Minnesota is having a tough time dealing with the increasing number of measles cases. The disease is primarily affecting young children who are not vaccinated.
On April 14, Minnesota health officials recorded an additional five cases of measles affecting children in the Hennepin County, taking the total to eight.
According to a new report, health officials confirmed a ninth case of measles in Hennepin County. It is expected that the number will increase significantly in the near future.
Measles, which was reportedly eradicated from the United States in 2000, has seen a significant increase in the country over the past few years.
Measles Outbreak: Source And Main Reason
Most of the affected children belong to the Twin Cities Somali-American community and have not received proper vaccination in the past. According to reports, the infected children are aged between one to four years.
"Whenever you have an outbreak in unvaccinated kids, measles just has a field day. That is what is happening here," says Kris Ehresmann, director of the infectious disease division at the Minnesota Health Department.
According to Ehresmann, nearly 42 percent children in the Somali-American community received their first MMR shot at the age of two. However, according to health officials, MMR shots must be administered when a child is one.
A second MMR shot provides a child with higher immunity and must be given when he or she is entering the kindergarten phase. MMR vaccination is given to protect children from measles, rubella, and mumps.
Since 2011, where 26 infection cases were registered, this is the largest outbreak of measles in Minnesota.
Currently, the source of the latest outbreak has not been identified. However, reports suggest that tourists from other nations may have been the main carriers of the disease as it does not occur naturally in the United States anymore.
The Somali-American area of the state has been susceptible to measles because of the low vaccination rates. In 2011, an anti-vaccine advocate discouraged the community members that MMR was responsible for causing autism. However, scientific research has discredited this notion.
How Many Children Have Been Hospitalized?
According to Patsy Stinchfield, the senior director of infection control, the first case of measles was identified at the Children's Hospital and Clinics of Minnesota. The physicians at the hospital initially thought that the child was suffering from an antibiotic-triggered skin reaction.

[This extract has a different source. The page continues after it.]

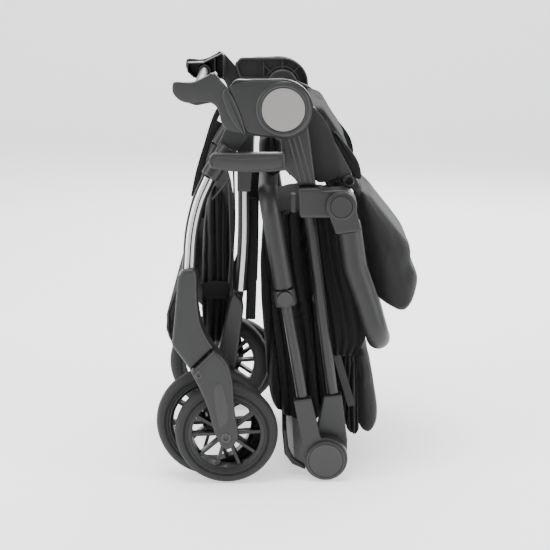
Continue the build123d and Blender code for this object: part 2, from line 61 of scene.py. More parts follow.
# ---- Studio: a pale floor that curves up behind, soft light from above and both
# sides, and a camera a little above the stroller's left side.
CAMERA_PLACE = (-0.020, -2.7538, 0.9042)
CAMERA_PITCH = 77.5
CAMERA_LENS = 108
camera_data = bpy.data.cameras.new("camera")
camera_data.lens = CAMERA_LENS
camera_data.sensor_width = 36
camera_data.clip_end = 50
camera = bpy.data.objects.new("camera", camera_data)
camera.location = CAMERA_PLACE
camera.rotation_euler = (math.radians(CAMERA_PITCH), 0, 0)
bpy.context.collection.objects.link(camera)
bpy.context.scene.camera = camera


class Socket:
    """A shader socket on which arithmetic adds Math nodes."""

    def __init__(self, maker, link):
        self.maker = maker
        self.link = link

    def math(self, operation, other=0.0, clamp=False):
        return self.maker.add("ShaderNodeMath", {"operation": operation, "use_clamp": clamp},
                              {0: self, 1: other})

    def __add__(self, other):
        return self.math("ADD", other)

    def __mul__(self, other):
        return self.math("MULTIPLY", other)

    def __sub__(self, other):
        return self.math("SUBTRACT", other)

    def __rsub__(self, other):
        return (self * -1.0) + other

    __radd__ = __add__
    __rmul__ = __mul__


class Finish:
    """One procedural material: a Principled shader and the nodes that feed it."""

    def __init__(self, name, colour, roughness, metallic=0.0, sheen=0.0, coat=0.0, gloss=0.4):
        self.material = bpy.data.materials.new(name)
        self.material.use_nodes = True
        self.tree = self.material.node_tree
        self.shader = self.tree.nodes["Principled BSDF"]
        self.shader.inputs["Base Color"].default_value = (*colour, 1)
        self.shader.inputs["Roughness"].default_value = roughness
        self.shader.inputs["Metallic"].default_value = metallic
        self.shader.inputs["Sheen Weight"].default_value = sheen
        self.shader.inputs["Sheen Roughness"].default_value = 0.4
        self.shader.inputs["Coat Weight"].default_value = coat
        self.shader.inputs["Specular IOR Level"].default_value = gloss
        self.place = self.add("ShaderNodeTexCoord", {}, {}, "Object")

    def add(self, kind, settings, inputs, output=0):
        node = self.tree.nodes.new(kind)
        for key, value in settings.items():
            setattr(node, key, value)
        for key, value in inputs.items():
            if isinstance(value, Socket):
                self.tree.links.new(value.link, node.inputs[key])
            else:
                node.inputs[key].default_value = value
        return Socket(self, node.outputs[output])

    def noise(self, scale, detail=4.0, roughness=0.6):
        return self.add("ShaderNodeTexNoise", {}, {"Vector": self.place, "Scale": scale,
                        "Detail": detail, "Roughness": roughness}, "Fac")

    def cells(self, scale):
        return self.add("ShaderNodeTexVoronoi", {"feature": "F1"},
                        {"Vector": self.place, "Scale": scale}, "Distance")

    def mix(self, factor, first, second):
        node = self.tree.nodes.new("ShaderNodeMix")
        node.data_type = "RGBA"
        self.tree.links.new(factor.link, node.inputs[0])
        for socket, value in ((node.inputs[6], first), (node.inputs[7], second)):
            if isinstance(value, Socket):
                self.tree.links.new(value.link, socket)
            else:
                socket.default_value = (*value, 1)
        return Socket(self, node.outputs[2])

    def feed(self, name, socket):
        self.tree.links.new(socket.link, self.shader.inputs[name])

    def bump(self, height, distance, strength=1.0):
        normal = self.add("ShaderNodeBump", {}, {"Height": height, "Distance": distance,
                          "Strength": strength}, "Normal")
        self.feed("Normal", normal)


def shade(value):
    """The linear value of a neutral grey given on a 0 to 255 scale."""
    part = value / 255
    return part / 12.92 if part < 0.04 else ((part + 0.055) / 1.055) ** 2.4


def grey(value, warm=0.0):
    return (shade(value + warm), shade(value), shade(value - warm))


def area_light(name, place, size, power, target):
    data = bpy.data.lights.new(name, "AREA")
    data.shape = "RECTANGLE"
    data.size, data.size_y = size
    data.energy = power
    light = bpy.data.objects.new(name, data)
    light.location = place
    light.rotation_euler = (Vector(target) - Vector(place)).to_track_quat("-Z", "Y").to_euler()
    bpy.context.collection.objects.link(light)


area_light("overhead_softbox", (-0.3, -0.2, 2.6), (1.8, 1.4), 70, (0, 0, 0.3))
area_light("left_softbox", (-2.3, -1.2, 1.3), (0.9, 1.8), 48, (0, 0, 0.35))
area_light("right_softbox", (2.3, -1.3, 1.2), (0.8, 1.8), 44, (0, 0, 0.3))
area_light("rear_softbox", (0.6, 2.4, 1.6), (2.0, 1.2), 60, (0, 0, 0.4))
world = bpy.data.worlds.new("studio")
bpy.context.scene.world = world
world.use_nodes = True
world.node_tree.nodes["Background"].inputs["Color"].default_value = (0.93, 0.94, 0.96, 1)
world.node_tree.nodes["Background"].inputs["Strength"].default_value = 0.75

floor_finish = Finish("studio_floor", (0.955, 0.958, 0.965), 0.9)
floor_finish.shader.inputs["Emission Color"].default_value = (1.0, 1.0, 1.0, 1)
floor_finish.shader.inputs["Emission Strength"].default_value = 0.80
floor_tone = floor_finish.noise(3.0, 2.0)
floor_finish.feed("Base Color", floor_finish.mix(floor_tone, (0.95, 0.953, 0.96),
                                                 (0.96, 0.963, 0.97)))


def surface(name, points, closed_u=False, closed_v=False, finish=None, smooth=60):
    """Mesh over a grid of points (rows along v, columns along u), with UVs in metres of the
    grid's own parameters 0 to 1; a closed direction joins its last line to its first."""
    rows, columns = points.shape[:2]
    index = np.arange(rows * columns).reshape(rows, columns)
    if closed_u:
        index = np.hstack([index, index[:, :1]])
    if closed_v:
        index = np.vstack([index, index[:1]])
    quads = np.stack([index[:-1, :-1], index[:-1, 1:], index[1:, 1:], index[1:, :-1]], -1)
    mesh = bpy.data.meshes.new(name)
    mesh.from_pydata(points.reshape(-1, 3).tolist(), [], quads.reshape(-1, 4).tolist())
    height, width = quads.shape[:2]
    v, u = np.meshgrid(np.arange(height), np.arange(width), indexing="ij")
    corner_u = np.stack([u, u + 1, u + 1, u], -1) / width
    corner_v = np.stack([v, v, v + 1, v + 1], -1) / height
    layer = mesh.uv_layers.new(name="surface")
    layer.data.foreach_set("uv", np.stack([corner_u, corner_v], -1).ravel().astype(np.float32))
    return piece_from(name, mesh, finish, smooth)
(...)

The Children's Hospital and Clinics of Minnesota recorded five reported measles cases. These children were hospitalized and discharged soon after. Another three cases of possible measles infection are currently undergoing tests and the children have been hospitalized.
However, none of the reported cases have required the support of the hospital's intensive care unit.
Steps Being Taken To Counter Measles
In 2015, nearly 134,000 deaths due to measles were reported worldwide. Presently, many public health officials in Minnesota are interacting with the families of the affected children to ascertain the possible infection source.
Moreover, officials from local health departments are educating schools, clinics, and nearby Somali-American population about the symptoms of measles. They are also educating people on the importance of an MMR vaccination.